When α, β, γ, κ vanish, the solid becomes classically elastic. The case N = 1 (its upper bound) is known as 'couple stress theory' (Mindlin and Tiersten, 1962; Cowin, 1970b). This corresponds to κ → ∞, a situation which is permitted by energetic considerations, as is incompressibility in classical elasticity.

Discrimination among continuum representations Analytical predictions of Cosserat characteristic lengths have been developed for a variety of structures. In cellular solids it may be comparable to the average cell size (Adomeit, 1967). In some cellular materials, the characteristic length can exceed the cell size, in contrast to theory which predicts it should be smaller. In fibrous composites, the characteristic length l may be the on the order of the spacing between fibers (Hlavacek, 1975). Structure, however, does not necessarily lead to Cosserat elastic effects. Composite materials containing elliptic or spherical inclusions are predicted to have a characteristic length of zero (Hlavacek, 1976; Berglund, 1982).

One may determine the appropriate continuum representation for a material by experiment.

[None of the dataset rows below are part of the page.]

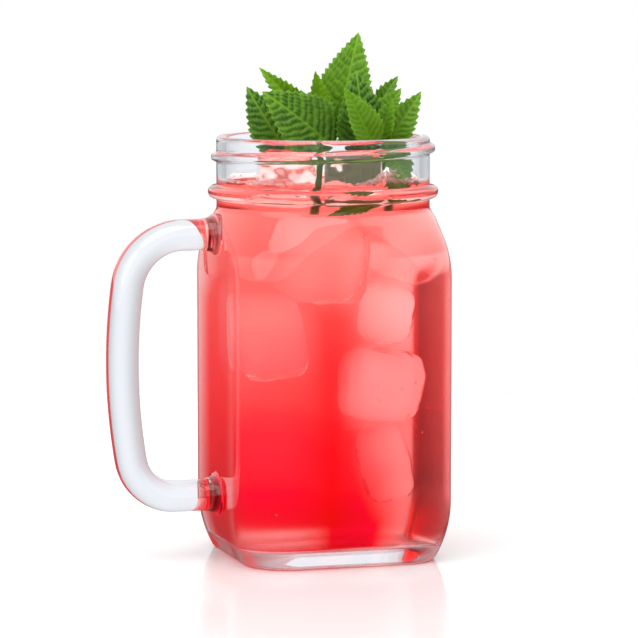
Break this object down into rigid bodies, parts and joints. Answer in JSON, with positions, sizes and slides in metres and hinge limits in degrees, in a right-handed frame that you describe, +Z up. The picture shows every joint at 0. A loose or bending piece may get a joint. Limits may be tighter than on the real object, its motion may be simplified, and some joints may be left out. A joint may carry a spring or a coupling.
{
  "type": "glass of pink lemonade",
  "caption": "Square glass drinking jar with a handle and a screw-thread neck, filled with iced pink lemonade and topped with mint.",
  "frame": {"origin": "bottom centre of the whole, on the surface it stands on, halfway between the handle's outer face and the far side of the neck's bead", "axes": "+Z up along the jar, -X towards the handle, +Y across the handle's breadth"},
  "size_m": [0.1064, 0.0724, 0.1645],
  "materials": {
    "jar_glass": "clear pressed glass, smooth and slightly wavy",
    "lemonade": "cloudy pink lemonade, salmon pink at the top and deep red at the bottom",
    "ice": "wet melting ice, clear with a cloudy heart",
    "mint": "fresh mint leaf, quilted between its veins, with a soft sheen"
  },
  "bodies": {
    "root": {"glass": "jar_glass", "lemonade": "lemonade", "ice_left": "ice", "ice_right": "ice", "mint_sprig_left": "mint", "mint_sprig_right": "mint"}
  },
  "joints": []
}
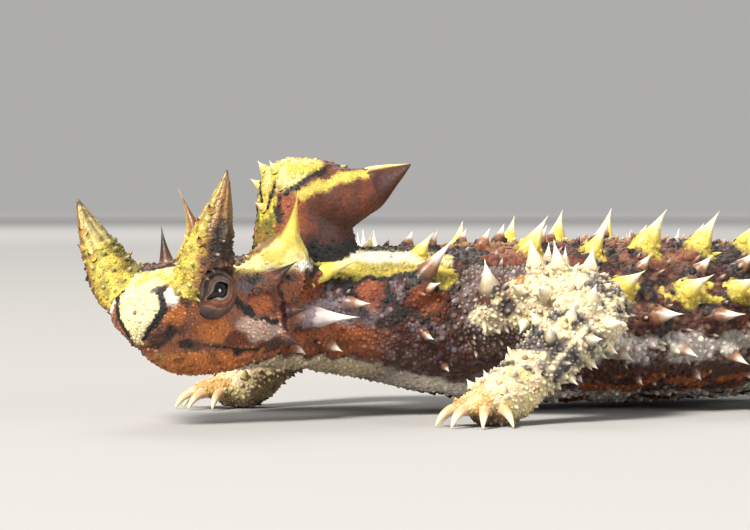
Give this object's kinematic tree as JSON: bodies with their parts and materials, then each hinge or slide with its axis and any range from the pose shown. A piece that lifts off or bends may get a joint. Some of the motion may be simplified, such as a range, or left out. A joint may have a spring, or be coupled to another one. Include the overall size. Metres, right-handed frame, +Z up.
{
  "type": "thorny devil lizard model",
  "caption": "Life-size still model of a thorny devil lizard standing on four feet, with spines all over, horns over the eyes and a spiny knob on the nape.",
  "frame": {"origin": "centre of the model's box on the floor, under the belly", "axes": "+Z up from the floor, +X towards the tail, -X towards the snout, -Y the animal's left side"},
  "size_m": [0.1594, 0.0694, 0.0269],
  "materials": {
    "skin": "dry granular scales, rust and yellow with dark lines",
    "limb": "dry granular scales, cream with grey-black mottling",
    "horn": "dry keratin spine, yellow to brown",
    "eye": "wet dark eye"
  },
  "bodies": {
    "root": {"head": "skin", "jaw": "skin", "neck": "skin", "torso": "skin", "tail_root": "skin", "tail_middle": "skin", "tail_tip": "skin", "eye_left": "eye", "eye_right": "eye", "horn_left": "horn", "horn_right": "horn", "nape_knob": "horn", "upper_arm_left": "limb", "forearm_left": "limb", "hand_left": "limb", "thigh_left": "limb", "shin_left": "limb", "foot_left": "limb", "upper_arm_right": "limb", "forearm_right": "limb", "hand_right": "limb", "thigh_right": "limb", "shin_right": "limb", "foot_right": "limb"}
  },
  "joints": []
}
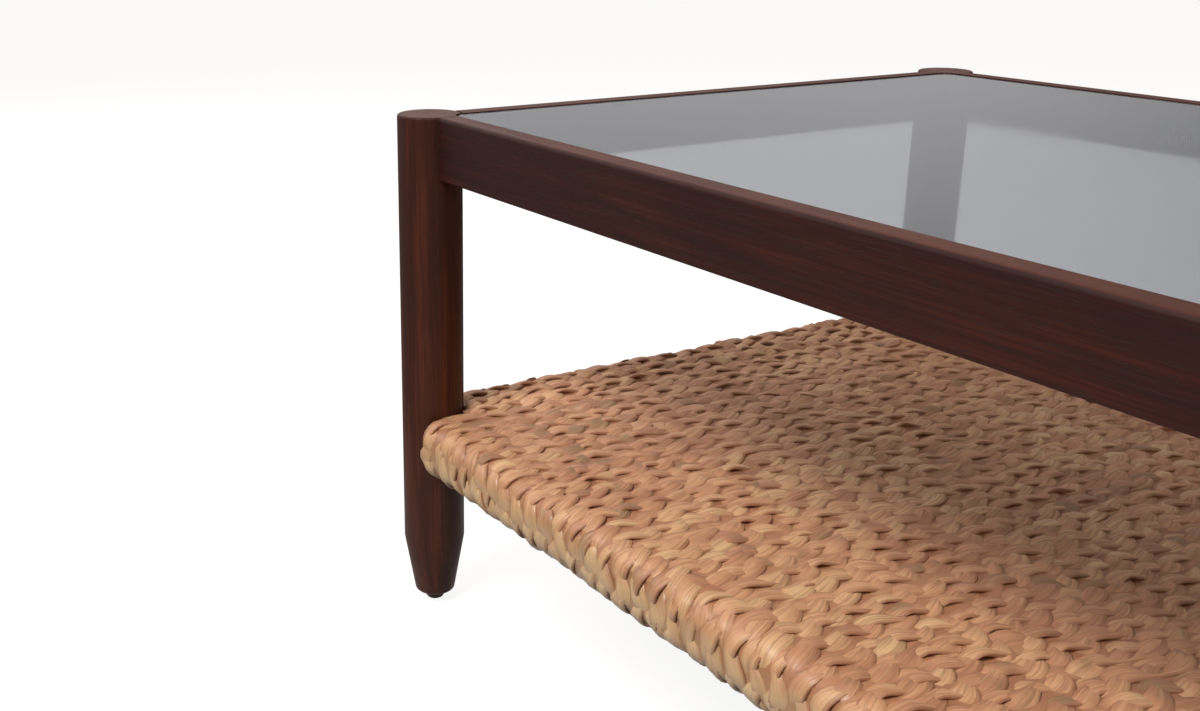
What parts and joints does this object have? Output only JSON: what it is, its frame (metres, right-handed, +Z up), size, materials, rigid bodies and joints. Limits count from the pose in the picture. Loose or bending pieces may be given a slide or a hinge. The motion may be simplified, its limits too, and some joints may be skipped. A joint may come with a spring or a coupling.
{
  "type": "coffee table with glass top and woven shelf",
  "caption": "Low rectangular table: turned dark wood legs, rails holding an inset smoked glass panel, and a lower shelf wound with plaited water hyacinth.",
  "frame": {"origin": "on the floor under the middle of the table", "axes": "+X along the table's length, +Y across it towards the back, +Z up"},
  "size_m": [1.22, 0.616, 0.41],
  "materials": {
    "stained_wood": "dark reddish brown stain under satin lacquer, grain showing through",
    "smoked_glass": "smoked grey clear float glass, polished, ground edges",
    "clear_pad": "clear soft silicone",
    "dark_plastic": "moulded dark brown nylon",
    "plain_wood": "unfinished hardwood",
    "plywood": "unfinished plywood",
    "plaited_fibre": "dry water hyacinth plaits, tan to straw, satin where they turn over the edge"
  },
  "bodies": {
    "frame": {"leg_front_left": "stained_wood", "leg_front_right": "stained_wood", "leg_rear_left": "stained_wood", "leg_rear_right": "stained_wood", "foot_glide_front_left": "dark_plastic", "foot_glide_front_right": "dark_plastic", "foot_glide_rear_left": "dark_plastic", "foot_glide_rear_right": "dark_plastic", "top_rail_front": "stained_wood", "top_rail_rear": "stained_wood", "top_rail_left": "stained_wood", "top_rail_right": "stained_wood", "glass_pad_1": "clear_pad", "glass_pad_2": "clear_pad", "glass_pad_3": "clear_pad", "glass_pad_4": "clear_pad", "glass_pad_5": "clear_pad", "glass_pad_6": "clear_pad", "glass_pad_7": "clear_pad", "glass_pad_8": "clear_pad", "glass_pad_9": "clear_pad", "glass_pad_10": "clear_pad", "shelf_slat_1": "plain_wood", "shelf_slat_2": "plain_wood", "shelf_slat_3": "plain_wood", "shelf_rail_front": "stained_wood", "shelf_rail_rear": "stained_wood", "shelf_rail_left": "stained_wood", "shelf_rail_right": "stained_wood", "shelf_deck": "plywood", "plaited_cover_bay_1": "plaited_fibre", "plaited_cover_bay_2": "plaited_fibre", "plaited_cover_bay_3": "plaited_fibre", "plaited_cover_bay_4": "plaited_fibre", "plaited_cover_bay_5": "plaited_fibre", "plaited_cover_bay_6": "plaited_fibre", "plaited_cover_left_end": "plaited_fibre", "plaited_cover_right_end": "plaited_fibre"},
    "glass": {"glass_top": "smoked_glass"}
  },
  "joints": [
    {"name": "glass_lift", "type": "slide", "parent": "frame", "child": "glass", "axis": [0, 0, 1], "range_m": [0, 0.06]}
  ]
}
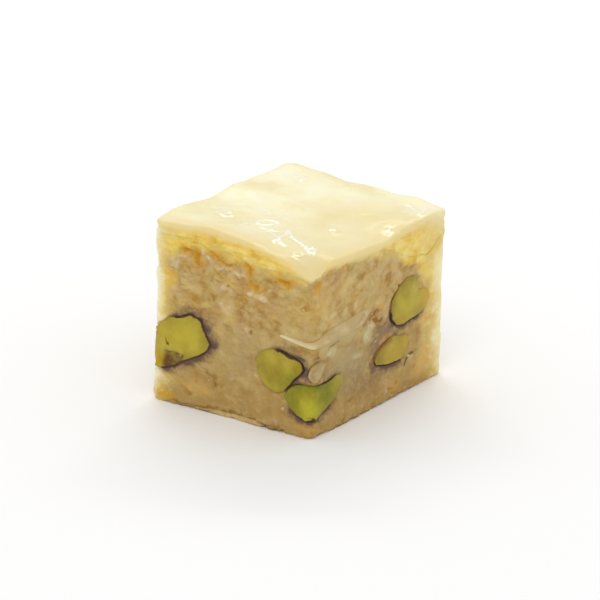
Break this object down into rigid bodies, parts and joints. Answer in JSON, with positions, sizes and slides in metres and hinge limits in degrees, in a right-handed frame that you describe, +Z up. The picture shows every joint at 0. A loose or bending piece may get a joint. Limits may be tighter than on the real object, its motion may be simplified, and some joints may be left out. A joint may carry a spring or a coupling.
{
  "type": "baklava piece",
  "caption": "Square-cut piece of pistachio baklava: glazed soft pastry top, thick pressed nut filling with cut pistachios in its sides, thin pastry base.",
  "frame": {"origin": "middle of the underside of the bounding box, where the piece rests", "axes": "+Z up through the glazed top, +Y along the longer side, the -Y and +X cut sides are the ones with the large pistachios"},
  "size_m": [0.0336, 0.0398, 0.0326],
  "materials": {
    "base_pastry": "thin syrup-soaked pastry, tan, satin",
    "filling": "pressed ground nuts in syrup, tan, moist, crumbly",
    "top_pastry": "soft syrup-glazed pastry, cream, golden at the cut sheets, glossy",
    "pistachio": "cut pistachio kernel, yellow-green, waxy, dark skin at its rim",
    "pale_nut": "pale nut sliver, smooth, waxy"
  },
  "bodies": {
    "root": {"base_pastry": "base_pastry", "filling": "filling", "top_pastry": "top_pastry", "pistachio_left_edge": "pistachio", "pistachio_front_middle": "pistachio", "pistachio_front_edge": "pistachio", "pistachio_right_upper": "pistachio", "pistachio_right_lower": "pistachio", "pistachio_back_low": "pistachio", "pistachio_back_high": "pistachio", "pistachio_side_high": "pistachio", "pistachio_side_low": "pistachio", "pistachio_side_rear": "pistachio", "nut_chip": "pale_nut", "nut_flake": "pale_nut"}
  },
  "joints": []
}
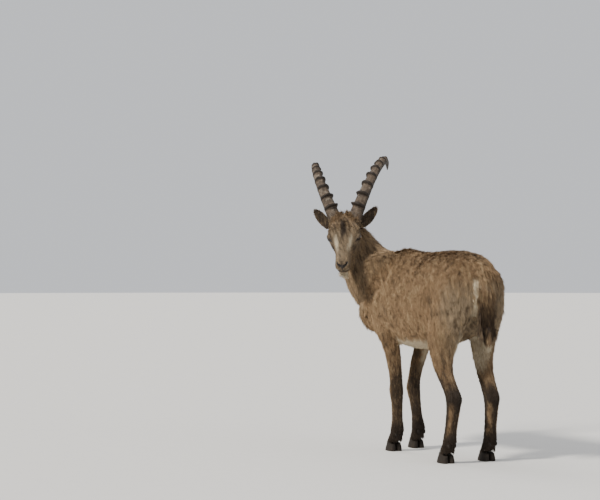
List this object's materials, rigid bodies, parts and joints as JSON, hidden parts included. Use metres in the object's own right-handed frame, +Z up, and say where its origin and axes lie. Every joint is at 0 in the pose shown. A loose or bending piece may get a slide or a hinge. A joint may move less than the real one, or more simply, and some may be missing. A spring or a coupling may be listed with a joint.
{
  "type": "ibex model",
  "caption": "Life-size standing young male mountain goat with ridged horns that curve back, its head turned over its left side.",
  "frame": {"origin": "on the floor under the middle of the bounding box", "axes": "+X the way the trunk faces, +Y to the animal's left, +Z up"},
  "size_m": [1.2921, 0.4568, 1.252],
  "materials": {
    "coat": "short dense hair, tan brown, dark on the lower legs and tail, pale on the belly",
    "horn": "ridged horn, dark brown with greyer stretches between the ridges",
    "eye": "polished, amber brown with a dark level pupil",
    "hoof": "dull dark horn"
  },
  "bodies": {
    "root": {"torso": "coat", "neck": "coat", "head": "coat", "tail": "coat", "leg_fore_left": "coat", "leg_fore_right": "coat", "leg_hind_left": "coat", "leg_hind_right": "coat", "horn_left": "horn", "horn_right": "horn", "eye_left": "eye", "eye_right": "eye", "hoof_fore_left_outer": "hoof", "hoof_fore_left_inner": "hoof", "hoof_fore_right_outer": "hoof", "hoof_fore_right_inner": "hoof", "hoof_hind_left_outer": "hoof", "hoof_hind_left_inner": "hoof", "hoof_hind_right_outer": "hoof", "hoof_hind_right_inner": "hoof", "dewclaw_fore_left_outer": "hoof", "dewclaw_fore_left_inner": "hoof", "dewclaw_fore_right_outer": "hoof", "dewclaw_fore_right_inner": "hoof", "dewclaw_hind_left_outer": "hoof", "dewclaw_hind_left_inner": "hoof", "dewclaw_hind_right_outer": "hoof", "dewclaw_hind_right_inner": "hoof"}
  },
  "joints": []
}
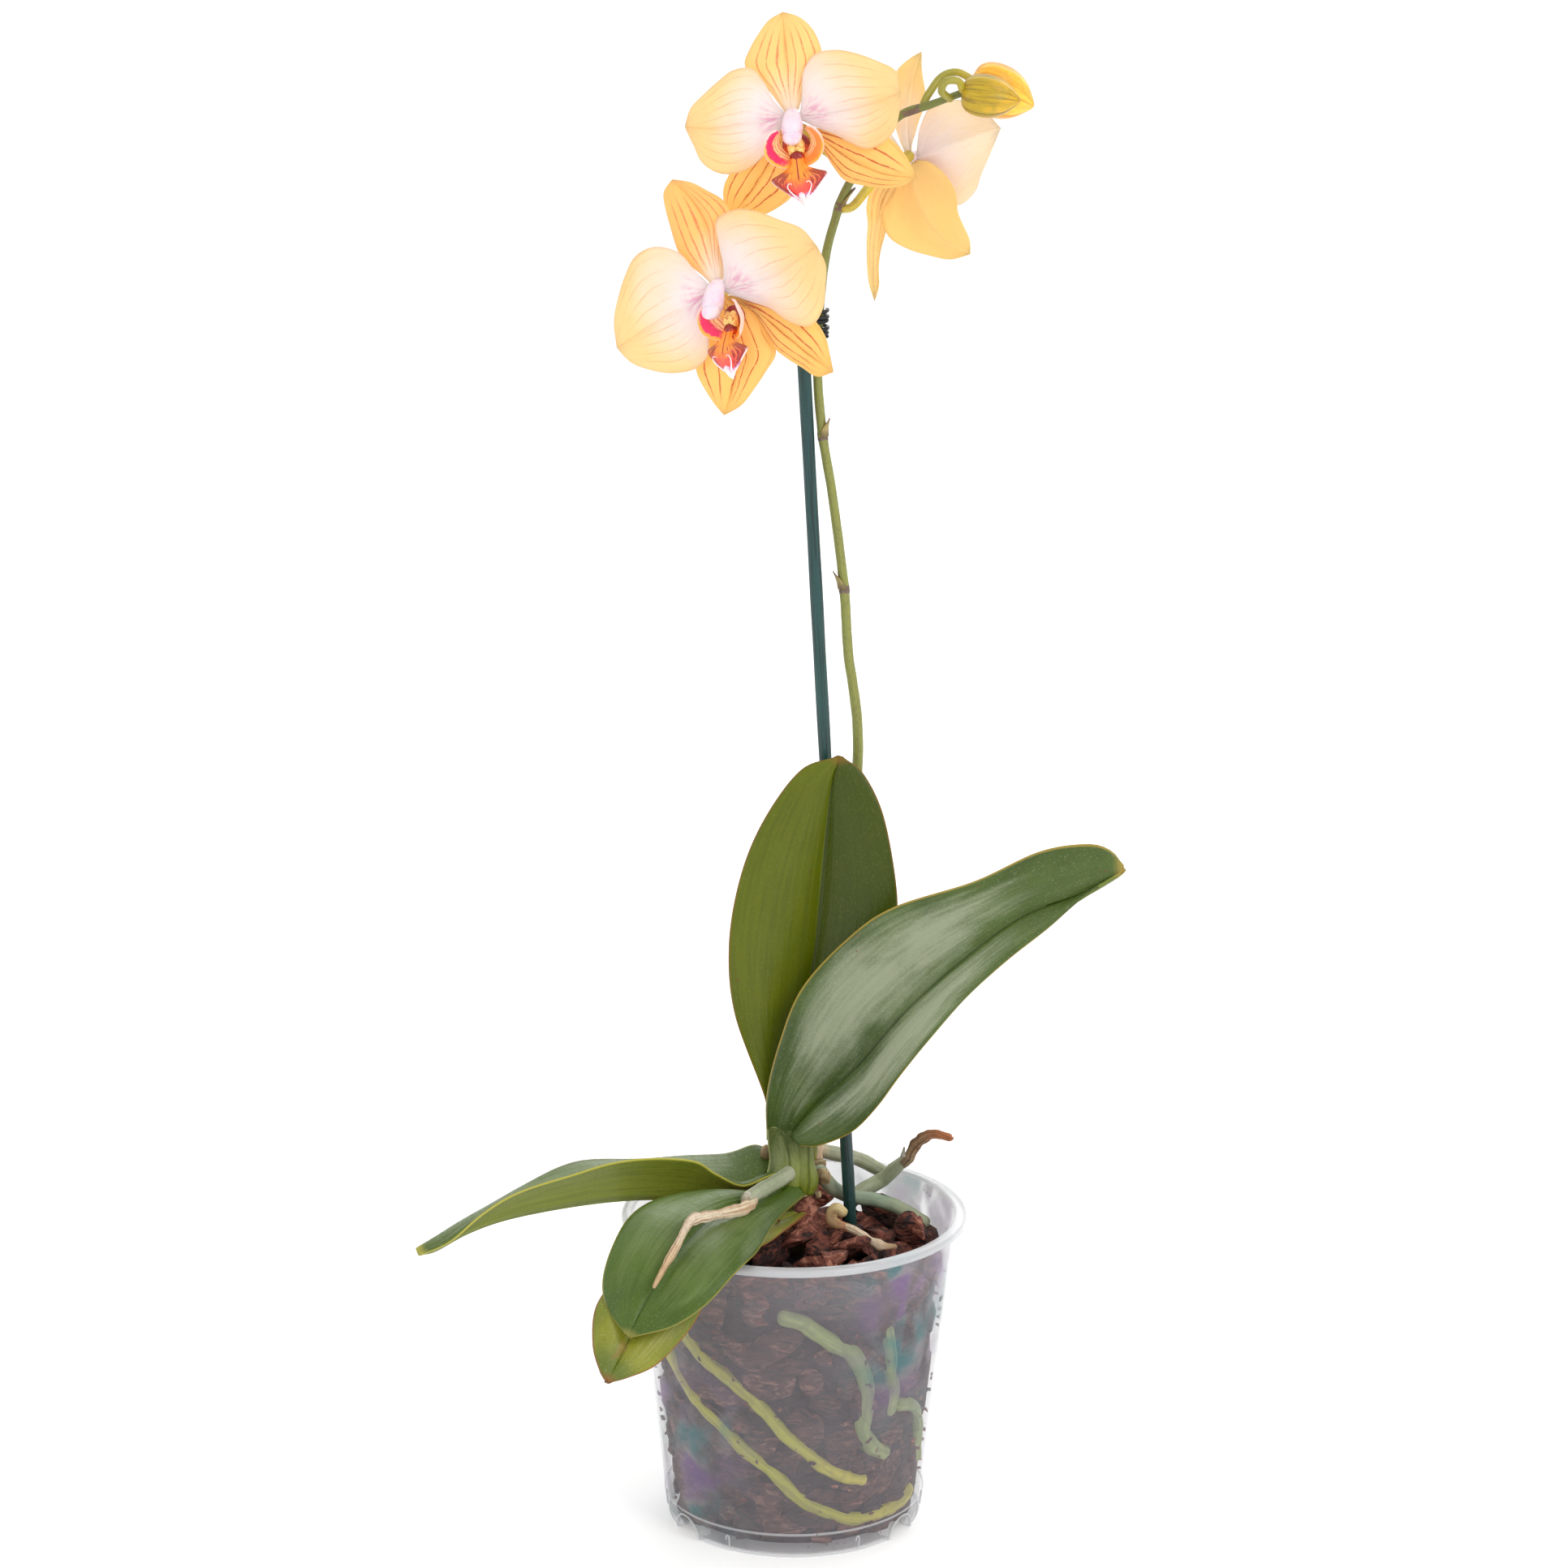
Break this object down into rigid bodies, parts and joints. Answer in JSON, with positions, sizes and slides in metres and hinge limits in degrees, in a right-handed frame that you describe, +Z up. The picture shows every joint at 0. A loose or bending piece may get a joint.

Cosserat elasticity manifests itself in size effects in the torsion and bending rigidity as reviewed in the Introduction. It is known that common engineering materials such as steel and aluminum behave classically (Ellis and Smith, 1968). Several materials have been demonstrated to behave as Cosserat solids: several foams (Lakes, 1983, 1986, as well as human bone, a natural composite (Yang and Lakes, 1982; Lakes and Yang, 1983; Park and Lakes, 1987).

Results and Discussion Fringe patterns for PMMA and for the Rohacell foam are shown in Figures 4 and 5 respectively. The patterns disclose less warp in the Rohacell specimen than in the PMMA specimen. A computed fringe pattern for the PMMA based on classical elasticity is shown in Fig.

2. The calculated fringe deviation due to warp agrees with the observed value within 7%, equivalent to the limit of error associated with the breadth of the fringes.